- [Recorded data]:
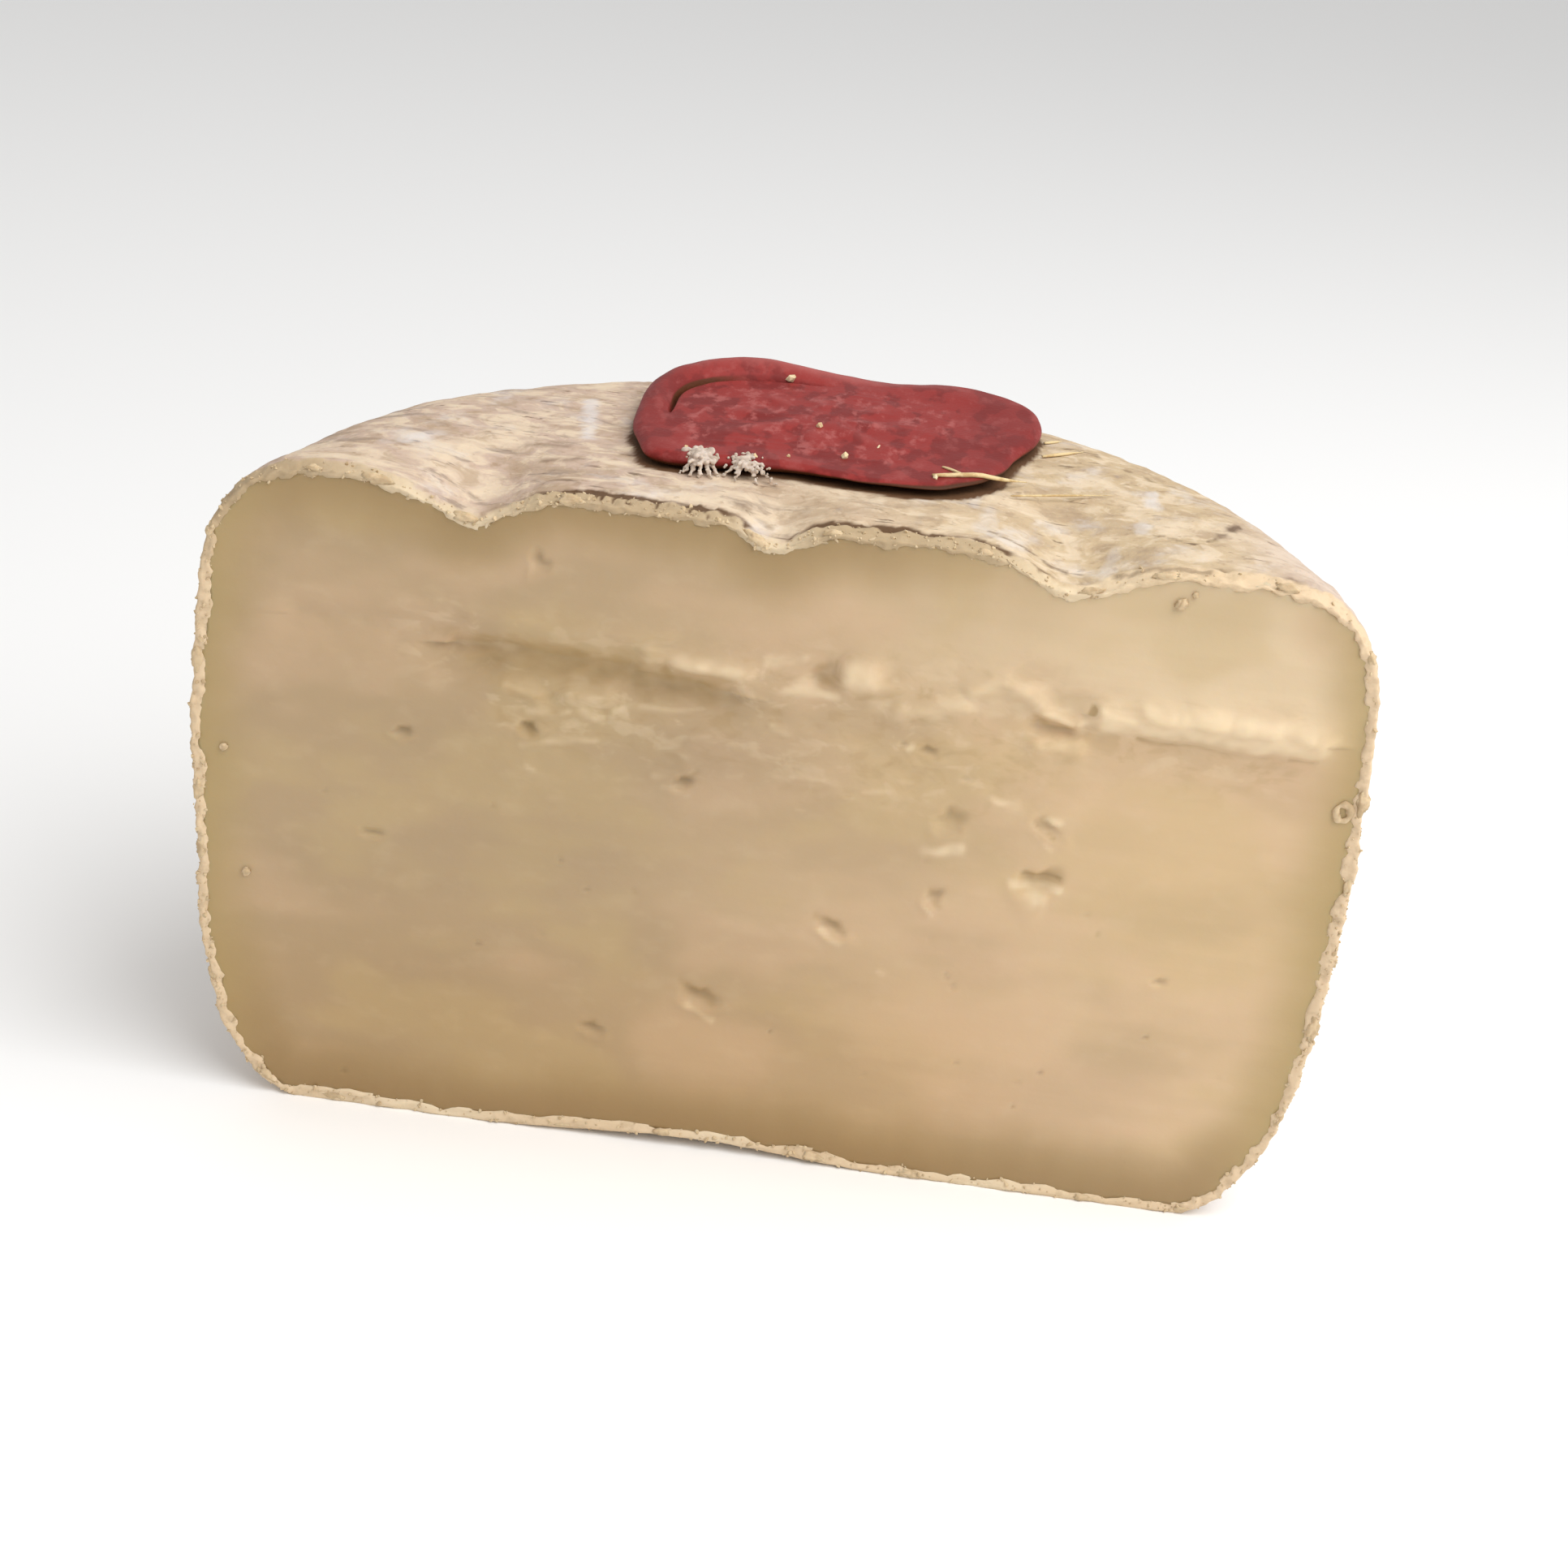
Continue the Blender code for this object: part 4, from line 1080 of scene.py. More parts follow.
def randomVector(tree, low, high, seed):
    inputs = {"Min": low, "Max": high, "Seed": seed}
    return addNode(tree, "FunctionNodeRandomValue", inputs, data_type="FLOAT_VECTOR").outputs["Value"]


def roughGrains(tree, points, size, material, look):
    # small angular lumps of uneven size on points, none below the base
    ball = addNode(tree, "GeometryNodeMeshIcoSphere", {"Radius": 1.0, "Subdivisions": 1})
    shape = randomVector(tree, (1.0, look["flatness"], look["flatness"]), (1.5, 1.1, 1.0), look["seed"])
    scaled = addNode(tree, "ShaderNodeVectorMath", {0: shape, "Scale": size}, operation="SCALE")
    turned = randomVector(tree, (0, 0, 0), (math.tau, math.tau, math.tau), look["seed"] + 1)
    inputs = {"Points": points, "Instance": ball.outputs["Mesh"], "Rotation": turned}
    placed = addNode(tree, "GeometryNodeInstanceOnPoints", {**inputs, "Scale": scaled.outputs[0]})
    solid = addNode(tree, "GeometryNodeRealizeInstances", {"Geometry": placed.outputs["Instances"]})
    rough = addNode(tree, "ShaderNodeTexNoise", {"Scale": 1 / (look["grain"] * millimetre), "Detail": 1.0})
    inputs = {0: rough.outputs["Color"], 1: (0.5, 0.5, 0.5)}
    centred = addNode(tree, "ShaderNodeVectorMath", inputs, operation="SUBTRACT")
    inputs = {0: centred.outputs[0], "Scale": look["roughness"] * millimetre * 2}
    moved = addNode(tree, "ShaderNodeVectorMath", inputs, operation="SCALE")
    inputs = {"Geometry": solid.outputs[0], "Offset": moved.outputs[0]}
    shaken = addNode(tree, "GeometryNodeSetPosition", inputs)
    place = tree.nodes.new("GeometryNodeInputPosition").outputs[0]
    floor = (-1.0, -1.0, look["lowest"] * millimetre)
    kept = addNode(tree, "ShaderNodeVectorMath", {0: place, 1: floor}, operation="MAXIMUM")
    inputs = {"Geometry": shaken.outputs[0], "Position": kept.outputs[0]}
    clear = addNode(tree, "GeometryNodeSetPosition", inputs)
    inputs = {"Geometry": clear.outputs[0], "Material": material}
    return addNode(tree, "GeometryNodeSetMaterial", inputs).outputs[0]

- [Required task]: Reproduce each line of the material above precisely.

- [Response to the exercise]:
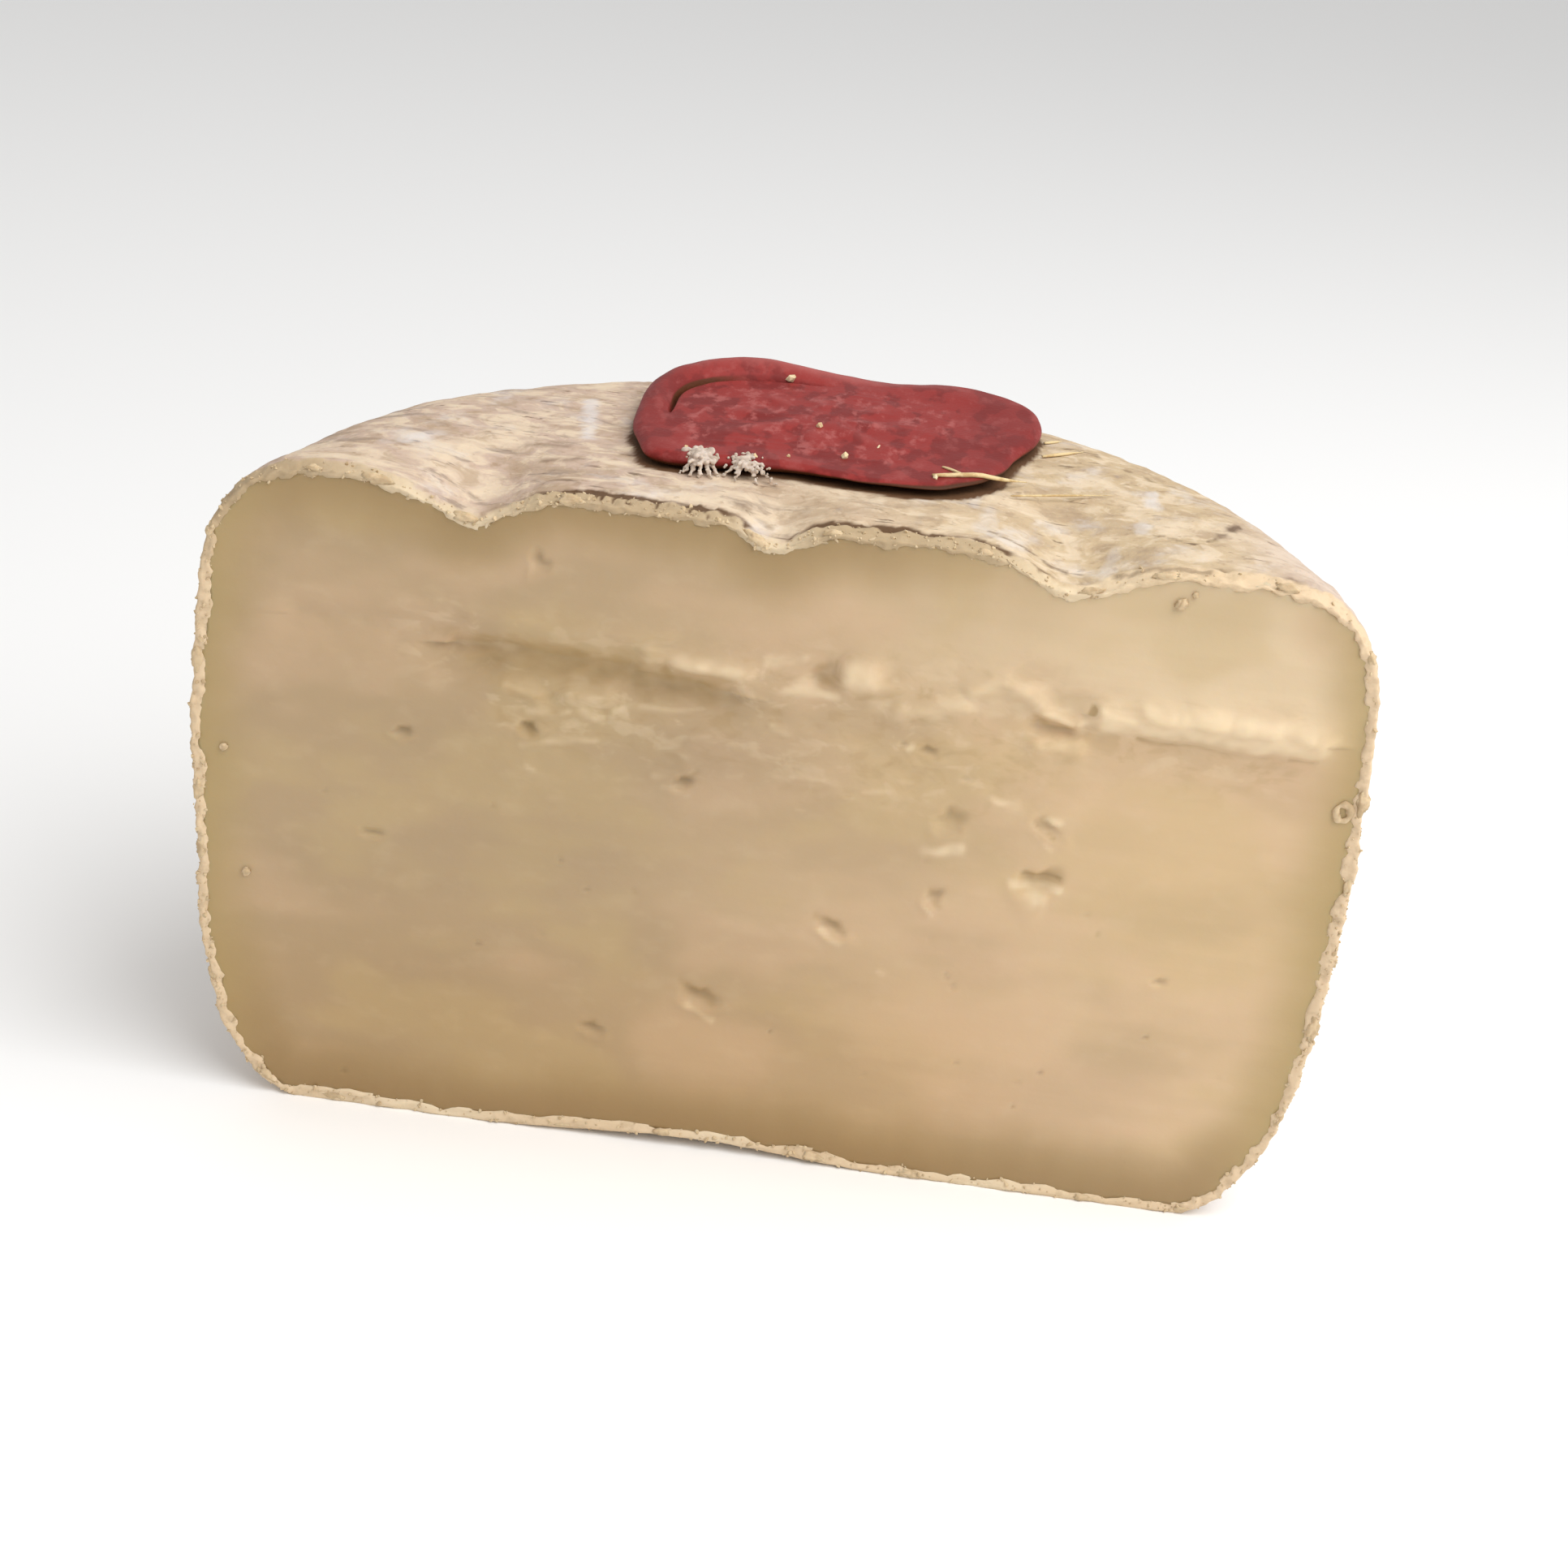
Continue the Blender code for this object: part 4, from line 1080 of scene.py. More parts follow.
def randomVector(tree, low, high, seed):
    inputs = {"Min": low, "Max": high, "Seed": seed}
    return addNode(tree, "FunctionNodeRandomValue", inputs, data_type="FLOAT_VECTOR").outputs["Value"]


def roughGrains(tree, points, size, material, look):
    # small angular lumps of uneven size on points, none below the base
    ball = addNode(tree, "GeometryNodeMeshIcoSphere", {"Radius": 1.0, "Subdivisions": 1})
    shape = randomVector(tree, (1.0, look["flatness"], look["flatness"]), (1.5, 1.1, 1.0), look["seed"])
    scaled = addNode(tree, "ShaderNodeVectorMath", {0: shape, "Scale": size}, operation="SCALE")
    turned = randomVector(tree, (0, 0, 0), (math.tau, math.tau, math.tau), look["seed"] + 1)
    inputs = {"Points": points, "Instance": ball.outputs["Mesh"], "Rotation": turned}
    placed = addNode(tree, "GeometryNodeInstanceOnPoints", {**inputs, "Scale": scaled.outputs[0]})
    solid = addNode(tree, "GeometryNodeRealizeInstances", {"Geometry": placed.outputs["Instances"]})
    rough = addNode(tree, "ShaderNodeTexNoise", {"Scale": 1 / (look["grain"] * millimetre), "Detail": 1.0})
    inputs = {0: rough.outputs["Color"], 1: (0.5, 0.5, 0.5)}
    centred = addNode(tree, "ShaderNodeVectorMath", inputs, operation="SUBTRACT")
    inputs = {0: centred.outputs[0], "Scale": look["roughness"] * millimetre * 2}
    moved = addNode(tree, "ShaderNodeVectorMath", inputs, operation="SCALE")
    inputs = {"Geometry": solid.outputs[0], "Offset": moved.outputs[0]}
    shaken = addNode(tree, "GeometryNodeSetPosition", inputs)
    place = tree.nodes.new("GeometryNodeInputPosition").outputs[0]
    floor = (-1.0, -1.0, look["lowest"] * millimetre)
    kept = addNode(tree, "ShaderNodeVectorMath", {0: place, 1: floor}, operation="MAXIMUM")
    inputs = {"Geometry": shaken.outputs[0], "Position": kept.outputs[0]}
    clear = addNode(tree, "GeometryNodeSetPosition", inputs)
    inputs = {"Geometry": clear.outputs[0], "Material": material}
    return addNode(tree, "GeometryNodeSetMaterial", inputs).outputs[0]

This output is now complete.